## Start
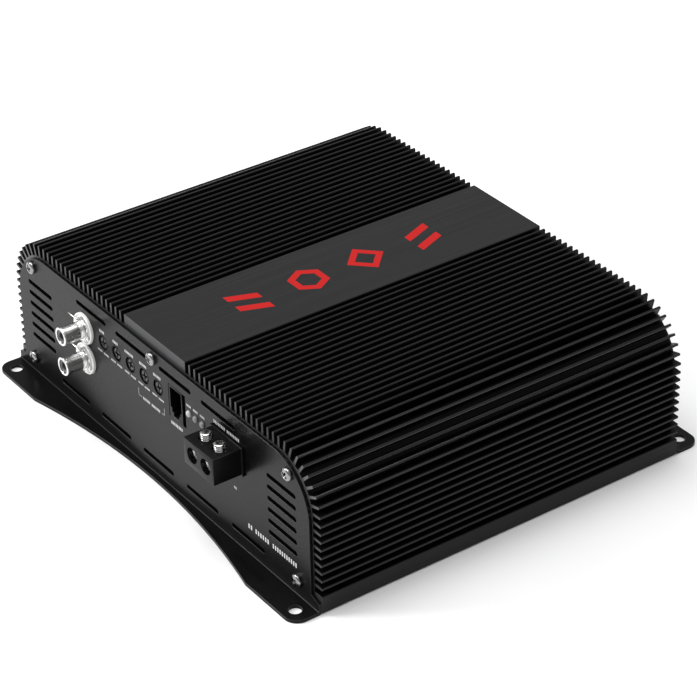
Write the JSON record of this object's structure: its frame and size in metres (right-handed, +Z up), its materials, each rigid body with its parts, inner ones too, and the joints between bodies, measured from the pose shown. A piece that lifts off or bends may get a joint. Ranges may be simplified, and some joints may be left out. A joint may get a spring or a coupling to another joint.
{
  "type": "car amplifier",
  "caption": "Car audio amplifier in a finned black extrusion with flanged end plates, phono sockets, trimmers, a remote jack, status lights and screw clamps for speaker and supply wires.",
  "frame": {"origin": "middle of the footprint, on the surface the amplifier stands on", "axes": "+X to the right seen from the socket end, -Y out of the socket end, +Z up through the fins"},
  "size_m": [0.23, 0.2106, 0.068],
  "materials": {
    "anodised_extrusion": "black anodised, fine lengthwise brushing",
    "painted_sheet": "black powder coat, satin",
    "black_screw": "black phosphate",
    "plated_screw": "bright zinc plate",
    "nickel": "bright nickel plate",
    "grey_nylon": "matt",
    "gold_contact": "thin gold plate",
    "blue_plastic": "moulded",
    "knob_plastic": "moulded, matt",
    "black_nylon": "moulded, fine texture",
    "led_lens": "water clear",
    "clamp_steel": "bright nickel plate",
    "board_laminate": "solder mask",
    "ferrite": "sintered",
    "enamelled_copper": "enamelled wire",
    "can_sleeve": "shrunk sleeve",
    "film_red": "dipped",
    "moulded_epoxy": "moulded",
    "silicone_pad": "matt",
    "spring_steel": "rolled",
    "copper_strip": "tinned"
  },
  "bodies": {
    "body": {"heatsink": "anodised_extrusion", "front_plate": "painted_sheet", "rear_plate": "painted_sheet", "bottom_cover": "painted_sheet", "cover_screws": "black_screw", "front_plate_screws": "plated_screw", "rear_plate_screws": "plated_screw", "phono_flanges": "nickel", "phono_lugs": "nickel", "phono_nuts": "nickel", "phono_shells": "nickel", "phono_inserts": "grey_nylon", "phono_contacts": "gold_contact", "trimmer_bodies": "blue_plastic", "remote_jack": "black_nylon", "remote_jack_contacts": "gold_contact", "status_leds": "led_lens", "speaker_terminal": "black_nylon", "speaker_blocks": "nickel", "supply_terminal": "black_nylon", "supply_blocks": "nickel", "main_board": "board_laminate", "board_screws": "plated_screw", "control_board": "board_laminate", "transformer_cores": "ferrite", "transformer_windings": "enamelled_copper", "output_choke_core": "ferrite", "output_choke_winding": "enamelled_copper", "supply_capacitors": "can_sleeve", "rail_capacitors": "can_sleeve", "film_capacitors": "film_red", "switch_transistors": "moulded_epoxy", "output_transistors": "moulded_epoxy", "insulator_strips": "silicone_pad", "clamp_bars": "spring_steel", "clamp_screws": "plated_screw", "driver_chips": "moulded_epoxy", "bus_tabs": "copper_strip"},
    "trimmer_knob_1": {"trimmer_knob_1": "knob_plastic"},
    "trimmer_knob_2": {"trimmer_knob_2": "knob_plastic"},
    "trimmer_knob_3": {"trimmer_knob_3": "knob_plastic"},
    "trimmer_knob_4": {"trimmer_knob_4": "knob_plastic"},
    "trimmer_knob_5": {"trimmer_knob_5": "knob_plastic"},
    "speaker_screw_1": {"speaker_screw_1": "clamp_steel"},
    "speaker_pad_1": {"speaker_pad_1": "clamp_steel"},
    "speaker_screw_2": {"speaker_screw_2": "clamp_steel"},
    "speaker_pad_2": {"speaker_pad_2": "clamp_steel"},
    "supply_screw_1": {"supply_screw_1": "clamp_steel"},
    "supply_pad_1": {"supply_pad_1": "clamp_steel"},
    "supply_screw_2": {"supply_screw_2": "clamp_steel"},
    "supply_pad_2": {"supply_pad_2": "clamp_steel"},
    "supply_screw_3": {"supply_screw_3": "clamp_steel"},
    "supply_pad_3": {"supply_pad_3": "clamp_steel"}
  },
  "joints": [
    {"name": "trimmer_turn_1", "type": "hinge", "parent": "body", "child": "trimmer_knob_1", "pos_m": [-0.0393, -0.0912, 0.0465], "axis": [0, -1, 0], "range_deg": [-150, 150]},
    {"name": "trimmer_turn_2", "type": "hinge", "parent": "body", "child": "trimmer_knob_2", "pos_m": [-0.0286, -0.0912, 0.0465], "axis": [0, -1, 0], "range_deg": [-150, 150]},
    {"name": "trimmer_turn_3", "type": "hinge", "parent": "body", "child": "trimmer_knob_3", "pos_m": [-0.0179, -0.0912, 0.0465], "axis": [0, -1, 0], "range_deg": [-150, 150]},
    {"name": "trimmer_turn_4", "type": "hinge", "parent": "body", "child": "trimmer_knob_4", "pos_m": [-0.0072, -0.0912, 0.0465], "axis": [0, -1, 0], "range_deg": [-150, 150]},
    {"name": "trimmer_turn_5", "type": "hinge", "parent": "body", "child": "trimmer_knob_5", "pos_m": [0.0035, -0.0912, 0.0465], "axis": [0, -1, 0], "range_deg": [-150, 150]},
    {"name": "speaker_pad_slide_1", "type": "slide", "parent": "body", "child": "speaker_pad_1", "axis": [0, 0, -1], "range_m": [0, 0.0024]},
    {"name": "speaker_screw_turn_1", "type": "hinge", "parent": "speaker_pad_1", "child": "speaker_screw_1", "pos_m": [0.05, -0.0985, 0.0444], "axis": [0, 0, -1], "range_deg": [0, 1090]},
    {"name": "speaker_pad_slide_2", "type": "slide", "parent": "body", "child": "speaker_pad_2", "axis": [0, 0, -1], "range_m": [0, 0.0024]},
    {"name": "speaker_screw_turn_2", "type": "hinge", "parent": "speaker_pad_2", "child": "speaker_screw_2", "pos_m": [0.0595, -0.0985, 0.0444], "axis": [0, 0, -1], "range_deg": [0, 1090]},
    {"name": "supply_pad_slide_1", "type": "slide", "parent": "body", "child": "supply_pad_1", "axis": [0, 0, -1], "range_m": [0, 0.0024]},
    {"name": "supply_screw_turn_1", "type": "hinge", "parent": "supply_pad_1", "child": "supply_screw_1", "pos_m": [0.012, 0.0985, 0.04], "axis": [0, 0, -1], "range_deg": [0, 1090]},
    {"name": "supply_pad_slide_2", "type": "slide", "parent": "body", "child": "supply_pad_2", "axis": [0, 0, -1], "range_m": [0, 0.0024]},
    {"name": "supply_screw_turn_2", "type": "hinge", "parent": "supply_pad_2", "child": "supply_screw_2", "pos_m": [-0.0035, 0.0985, 0.04], "axis": [0, 0, -1], "range_deg": [0, 1090]},
    {"name": "supply_pad_slide_3", "type": "slide", "parent": "body", "child": "supply_pad_3", "axis": [0, 0, -1], "range_m": [0, 0.0016]},
    {"name": "supply_screw_turn_3", "type": "hinge", "parent": "supply_pad_3", "child": "supply_screw_3", "pos_m": [-0.0143, 0.0985, 0.04], "axis": [0, 0, -1], "range_deg": [0, 730]}
  ],
  "couplings": [
    {"joint": "speaker_screw_turn_1", "follows": "speaker_pad_slide_1", "rad_per_m": 7854},
    {"joint": "speaker_screw_turn_2", "follows": "speaker_pad_slide_2", "rad_per_m": 7854},
    {"joint": "supply_screw_turn_1", "follows": "supply_pad_slide_1", "rad_per_m": 7854},
    {"joint": "supply_screw_turn_2", "follows": "supply_pad_slide_2", "rad_per_m": 7854},
    {"joint": "supply_screw_turn_3", "follows": "supply_pad_slide_3", "rad_per_m": 7854}
  ]
}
## End
EXERCISE AIM. Return the whole listing exactly.

RESPONSE FOR THIS EXERCISE.
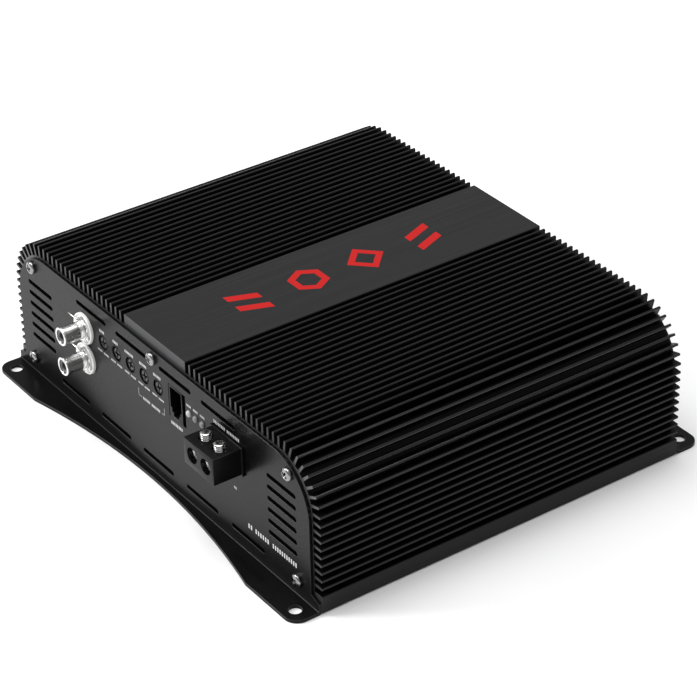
Write the JSON record of this object's structure: its frame and size in metres (right-handed, +Z up), its materials, each rigid body with its parts, inner ones too, and the joints between bodies, measured from the pose shown. A piece that lifts off or bends may get a joint. Ranges may be simplified, and some joints may be left out. A joint may get a spring or a coupling to another joint.
{
  "type": "car amplifier",
  "caption": "Car audio amplifier in a finned black extrusion with flanged end plates, phono sockets, trimmers, a remote jack, status lights and screw clamps for speaker and supply wires.",
  "frame": {"origin": "middle of the footprint, on the surface the amplifier stands on", "axes": "+X to the right seen from the socket end, -Y out of the socket end, +Z up through the fins"},
  "size_m": [0.23, 0.2106, 0.068],
  "materials": {
    "anodised_extrusion": "black anodised, fine lengthwise brushing",
    "painted_sheet": "black powder coat, satin",
    "black_screw": "black phosphate",
    "plated_screw": "bright zinc plate",
    "nickel": "bright nickel plate",
    "grey_nylon": "matt",
    "gold_contact": "thin gold plate",
    "blue_plastic": "moulded",
    "knob_plastic": "moulded, matt",
    "black_nylon": "moulded, fine texture",
    "led_lens": "water clear",
    "clamp_steel": "bright nickel plate",
    "board_laminate": "solder mask",
    "ferrite": "sintered",
    "enamelled_copper": "enamelled wire",
    "can_sleeve": "shrunk sleeve",
    "film_red": "dipped",
    "moulded_epoxy": "moulded",
    "silicone_pad": "matt",
    "spring_steel": "rolled",
    "copper_strip": "tinned"
  },
  "bodies": {
    "body": {"heatsink": "anodised_extrusion", "front_plate": "painted_sheet", "rear_plate": "painted_sheet", "bottom_cover": "painted_sheet", "cover_screws": "black_screw", "front_plate_screws": "plated_screw", "rear_plate_screws": "plated_screw", "phono_flanges": "nickel", "phono_lugs": "nickel", "phono_nuts": "nickel", "phono_shells": "nickel", "phono_inserts": "grey_nylon", "phono_contacts": "gold_contact", "trimmer_bodies": "blue_plastic", "remote_jack": "black_nylon", "remote_jack_contacts": "gold_contact", "status_leds": "led_lens", "speaker_terminal": "black_nylon", "speaker_blocks": "nickel", "supply_terminal": "black_nylon", "supply_blocks": "nickel", "main_board": "board_laminate", "board_screws": "plated_screw", "control_board": "board_laminate", "transformer_cores": "ferrite", "transformer_windings": "enamelled_copper", "output_choke_core": "ferrite", "output_choke_winding": "enamelled_copper", "supply_capacitors": "can_sleeve", "rail_capacitors": "can_sleeve", "film_capacitors": "film_red", "switch_transistors": "moulded_epoxy", "output_transistors": "moulded_epoxy", "insulator_strips": "silicone_pad", "clamp_bars": "spring_steel", "clamp_screws": "plated_screw", "driver_chips": "moulded_epoxy", "bus_tabs": "copper_strip"},
    "trimmer_knob_1": {"trimmer_knob_1": "knob_plastic"},
    "trimmer_knob_2": {"trimmer_knob_2": "knob_plastic"},
    "trimmer_knob_3": {"trimmer_knob_3": "knob_plastic"},
    "trimmer_knob_4": {"trimmer_knob_4": "knob_plastic"},
    "trimmer_knob_5": {"trimmer_knob_5": "knob_plastic"},
    "speaker_screw_1": {"speaker_screw_1": "clamp_steel"},
    "speaker_pad_1": {"speaker_pad_1": "clamp_steel"},
    "speaker_screw_2": {"speaker_screw_2": "clamp_steel"},
    "speaker_pad_2": {"speaker_pad_2": "clamp_steel"},
    "supply_screw_1": {"supply_screw_1": "clamp_steel"},
    "supply_pad_1": {"supply_pad_1": "clamp_steel"},
    "supply_screw_2": {"supply_screw_2": "clamp_steel"},
    "supply_pad_2": {"supply_pad_2": "clamp_steel"},
    "supply_screw_3": {"supply_screw_3": "clamp_steel"},
    "supply_pad_3": {"supply_pad_3": "clamp_steel"}
  },
  "joints": [
    {"name": "trimmer_turn_1", "type": "hinge", "parent": "body", "child": "trimmer_knob_1", "pos_m": [-0.0393, -0.0912, 0.0465], "axis": [0, -1, 0], "range_deg": [-150, 150]},
    {"name": "trimmer_turn_2", "type": "hinge", "parent": "body", "child": "trimmer_knob_2", "pos_m": [-0.0286, -0.0912, 0.0465], "axis": [0, -1, 0], "range_deg": [-150, 150]},
    {"name": "trimmer_turn_3", "type": "hinge", "parent": "body", "child": "trimmer_knob_3", "pos_m": [-0.0179, -0.0912, 0.0465], "axis": [0, -1, 0], "range_deg": [-150, 150]},
    {"name": "trimmer_turn_4", "type": "hinge", "parent": "body", "child": "trimmer_knob_4", "pos_m": [-0.0072, -0.0912, 0.0465], "axis": [0, -1, 0], "range_deg": [-150, 150]},
    {"name": "trimmer_turn_5", "type": "hinge", "parent": "body", "child": "trimmer_knob_5", "pos_m": [0.0035, -0.0912, 0.0465], "axis": [0, -1, 0], "range_deg": [-150, 150]},
    {"name": "speaker_pad_slide_1", "type": "slide", "parent": "body", "child": "speaker_pad_1", "axis": [0, 0, -1], "range_m": [0, 0.0024]},
    {"name": "speaker_screw_turn_1", "type": "hinge", "parent": "speaker_pad_1", "child": "speaker_screw_1", "pos_m": [0.05, -0.0985, 0.0444], "axis": [0, 0, -1], "range_deg": [0, 1090]},
    {"name": "speaker_pad_slide_2", "type": "slide", "parent": "body", "child": "speaker_pad_2", "axis": [0, 0, -1], "range_m": [0, 0.0024]},
    {"name": "speaker_screw_turn_2", "type": "hinge", "parent": "speaker_pad_2", "child": "speaker_screw_2", "pos_m": [0.0595, -0.0985, 0.0444], "axis": [0, 0, -1], "range_deg": [0, 1090]},
    {"name": "supply_pad_slide_1", "type": "slide", "parent": "body", "child": "supply_pad_1", "axis": [0, 0, -1], "range_m": [0, 0.0024]},
    {"name": "supply_screw_turn_1", "type": "hinge", "parent": "supply_pad_1", "child": "supply_screw_1", "pos_m": [0.012, 0.0985, 0.04], "axis": [0, 0, -1], "range_deg": [0, 1090]},
    {"name": "supply_pad_slide_2", "type": "slide", "parent": "body", "child": "supply_pad_2", "axis": [0, 0, -1], "range_m": [0, 0.0024]},
    {"name": "supply_screw_turn_2", "type": "hinge", "parent": "supply_pad_2", "child": "supply_screw_2", "pos_m": [-0.0035, 0.0985, 0.04], "axis": [0, 0, -1], "range_deg": [0, 1090]},
    {"name": "supply_pad_slide_3", "type": "slide", "parent": "body", "child": "supply_pad_3", "axis": [0, 0, -1], "range_m": [0, 0.0016]},
    {"name": "supply_screw_turn_3", "type": "hinge", "parent": "supply_pad_3", "child": "supply_screw_3", "pos_m": [-0.0143, 0.0985, 0.04], "axis": [0, 0, -1], "range_deg": [0, 730]}
  ],
  "couplings": [
    {"joint": "speaker_screw_turn_1", "follows": "speaker_pad_slide_1", "rad_per_m": 7854},
    {"joint": "speaker_screw_turn_2", "follows": "speaker_pad_slide_2", "rad_per_m": 7854},
    {"joint": "supply_screw_turn_1", "follows": "supply_pad_slide_1", "rad_per_m": 7854},
    {"joint": "supply_screw_turn_2", "follows": "supply_pad_slide_2", "rad_per_m": 7854},
    {"joint": "supply_screw_turn_3", "follows": "supply_pad_slide_3", "rad_per_m": 7854}
  ]
}